Unfortunately, ‘Rough Lover’ — unquestionably the best song on the entire album — was relegated to the B-side of the far more boring ‘I Surrender, Dear’, never got any decent amount of airplay, and stalled in the lower regions of the charts, much lower even than the previously issued ‘Rock-A Bye Your Baby With A Dixie Melody’, which rose to #37, as if to triumphantly prove the world of popular music that in 1961, Al Jolson was still as much king as he was back in 1921. It’s an absolute shame and a classic example of creative confusion and artistic mismanagement; I am absolutely sure that with a better strategy — giving McFarland and his songwriting an upper hand, finding a backing band to better suit Aretha’s style, more consistently branding her as a modern-day, cutting-edge performer rather than getting her saddled with all those bearded oldies — Aretha could have become a national, if not worldwide, star much earlier than 1967. Instead, The Electrifying Aretha Franklin marks the start of a downward journey that almost literally took her out of the top roster of the American stars of R&B until the beginning of a new chapter in the life of Atlantic Records.

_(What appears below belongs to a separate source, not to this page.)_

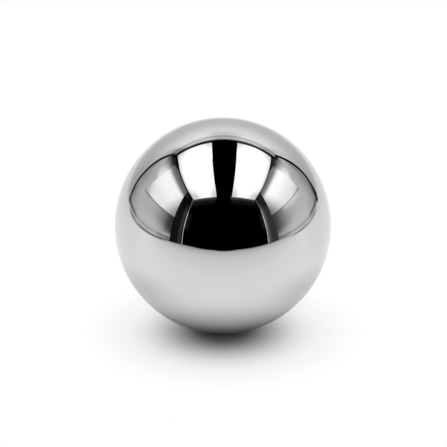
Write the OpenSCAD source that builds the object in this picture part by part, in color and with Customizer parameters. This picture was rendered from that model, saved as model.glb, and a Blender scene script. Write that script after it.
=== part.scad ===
// Steel ball
// One solid ball of hardened steel, ground and lapped until it is a true sphere.
// Sizes are in millimetres. The origin is the centre of the ball, and +Z is up.

/* [Ball] */
// Diameter of the ball
ball_d = 25.4; // [1:0.1:150]

/* [Preview] */
// Flats drawn round the ball in a preview; the solid itself is a true sphere
preview_flats = 128; // [32:8:256]

/* [Hidden] */

// The ball is forged from a single slug, so it is solid through,
// with no seam, flat, pole or hole anywhere on its surface.
module steel_ball() {
    color("silver")
        sphere(d = ball_d, $fn = preview_flats);
}

steel_ball();
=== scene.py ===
"""Polished steel ball on white paper, inside a table-top light box.

The ball is one piece, made by Geometry Nodes as a sphere of even quads. Its steel mirrors
whatever stands round it, so the stage is a whole light box: two lit panels overhead with a
dark slot between them, silver side walls with a bright window in each, a white paper sweep
below and behind, and an open, dark front.
"""

import math
import random
from typing import NamedTuple

import bpy
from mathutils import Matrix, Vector


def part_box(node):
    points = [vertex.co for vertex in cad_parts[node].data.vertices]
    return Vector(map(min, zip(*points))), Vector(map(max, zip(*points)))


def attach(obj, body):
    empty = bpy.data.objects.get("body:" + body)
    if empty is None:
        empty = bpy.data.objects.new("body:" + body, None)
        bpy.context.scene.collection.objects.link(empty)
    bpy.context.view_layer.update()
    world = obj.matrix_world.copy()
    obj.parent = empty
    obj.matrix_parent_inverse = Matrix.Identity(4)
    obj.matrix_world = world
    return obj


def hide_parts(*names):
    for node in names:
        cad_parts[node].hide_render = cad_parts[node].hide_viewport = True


bl_info = {
    "name": "Polished Steel Ball",
    "version": (1, 0, 0),
    "blender": (4, 5, 0),
    "location": "3D Viewport > Sidebar > Steel Ball",
    "description": "A mirror-polished steel ball and the light box that it stands in",
    "category": "Object",
}

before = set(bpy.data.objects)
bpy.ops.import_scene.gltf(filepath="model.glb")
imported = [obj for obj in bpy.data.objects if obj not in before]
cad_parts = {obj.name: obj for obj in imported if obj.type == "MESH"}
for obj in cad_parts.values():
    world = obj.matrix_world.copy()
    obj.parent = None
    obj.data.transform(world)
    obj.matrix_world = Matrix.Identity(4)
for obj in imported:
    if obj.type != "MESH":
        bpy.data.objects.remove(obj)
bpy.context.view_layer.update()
BALL_NODE = "steel_ball"
BALL_BODY = "root"
BALL_LOW, BALL_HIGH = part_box(BALL_NODE)
BALL_CENTRE = (BALL_LOW + BALL_HIGH) / 2
BALL_DIAMETER = BALL_HIGH.z - BALL_LOW.z
FLOOR = BALL_LOW.z - BALL_CENTRE.z  # height of the paper, from the ball's centre
MM = 0.001  # a millimetre in metres


# ---------------------------------------------------------------- node building


class Wire:
    """An output of a node. Python arithmetic on it adds Math nodes."""

    def __init__(self, graph, node, output=0):
        self.graph = graph
        self.node = node
        self.socket = node.outputs[output] if node.outputs else None

    def __getitem__(self, output):
        """Another output of the same node, by its name."""
        return Wire(self.graph, self.node, output)

    def _maths(self, operation, *values):
        """A Math node on these values."""
        return self.graph.node("ShaderNodeMath", {"operation": operation}, dict(enumerate(values)))

    def __add__(self, other):
        return self._maths("ADD", self, other)

    __radd__ = __add__

    def __sub__(self, other):
        return self._maths("SUBTRACT", self, other)

    def __rsub__(self, other):
        return self._maths("SUBTRACT", other, self)

    def __mul__(self, other):
        return self._maths("MULTIPLY", self, other)

    __rmul__ = __mul__

    def __truediv__(self, other):
        return self._maths("DIVIDE", self, other)

    def __neg__(self):
        return self._maths("SUBTRACT", 0, self)

    def __abs__(self):
        return self._maths("ABSOLUTE", self)

    def highest(self, other):
        """The higher of this and another value."""
        return self._maths("MAXIMUM", self, other)


class Graph:
    """Adds nodes to a node tree and joins them."""

    def __init__(self, tree):
        self.tree = tree

    def node(self, kind, settings=None, inputs=None):
        """Adds one node: its settings first, then each input's value or link."""
        made = self.tree.nodes.new(kind)
        for name, value in (settings or {}).items():
            setattr(made, name, value)
        for key, value in (inputs or {}).items():
            if isinstance(value, Wire):
                self.tree.links.new(value.socket, made.inputs[key])
            else:
                made.inputs[key].default_value = value
        return Wire(self, made)

    def vector_maths(self, operation, **inputs):
        """A Vector Math node. Its inputs are vector, second and scale."""
        keys = {"vector": 0, "second": 1, "scale": "Scale"}
        values = {keys[name]: value for name, value in inputs.items()}
        return self.node("ShaderNodeVectorMath", {"operation": operation}, values)

    def noise(self, place, scale, detail):
        """Soft random clouds between 0 and 1."""
        inputs = {"Vector": place, "Scale": scale, "Detail": detail}
        return self.node("ShaderNodeTexNoise", None, inputs)

    def ramp(self, value, start, end, shape="LINEAR"):
        """0 up to start and 1 from end, in a straight line between."""
        inputs = {"Value": value, "From Min": start, "From Max": end}
        return self.node("ShaderNodeMapRange", {"interpolation_type": shape}, inputs)

    def rise(self, value, start, end):
        """0 up to start and 1 from end, with a smooth rise between."""
        return self.ramp(value, start, end, "SMOOTHSTEP")

    def fall(self, value, start, end):
        """1 up to start and 0 from end, with a smooth fall between."""
        return 1 - self.rise(value, start, end)

    def edge(self, value, place, softness):
        """0 before a place and 1 past it, over a soft edge that is centred there."""
        return self.rise(value, place - softness / 2, place + softness / 2)

    def band(self, value, low, high, softness):
        """1 between two places and 0 outside them, with soft edges."""
        return self.edge(value, low, softness) * (1 - self.edge(value, high, softness))

    def line(self, value, place, reach):
        """1 at a place, falling to 0 at this reach on both sides of it."""
        return self.fall(abs(value - place), 0, reach)

    def blend(self, share, first, second):
        """The first number where share is 0, and the second where it is 1."""
        return self.node("ShaderNodeMix", {"data_type": "FLOAT"}, {0: share, 2: first, 3: second})


def new_material(name):
    """An empty node material, and the graph to fill it with."""
    material = bpy.data.materials.new(name)
    material.use_nodes = True
    material.node_tree.nodes.clear()
    return material, Graph(material.node_tree)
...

Still, one factor that you simply cannot write out of history is youth: there is that subtle something in a 20-year old Aretha Franklin that already was not quite there in the 25-year old Aretha Franklin of I Never Loved A Man The Way I Love You. Perhaps... a little less confident professionalism, a little more idealistic exuberance? I’m sure there’s a better way to phrase this, but the bottomline is that, at the very least, a compilation of the best early tracks from Aretha is absolutely essential for any serious admirer of her talent, in fact, for anybody who wants to go a little farther than ‘Respect’ or ‘Chain Of Fools’. From this album in particular, I’d grab the three McFarland compositions and ‘Lucky Old Sun’ for such a noble purpose — though I couldn’t seriously argue that I «hated» any of the other tracks; at least the cornball arrangements circa 1961–1962 do not detract from the experience as much as the cornball disco arrangements of the late 1970s or the cornball electro-pop ones in the Eighties.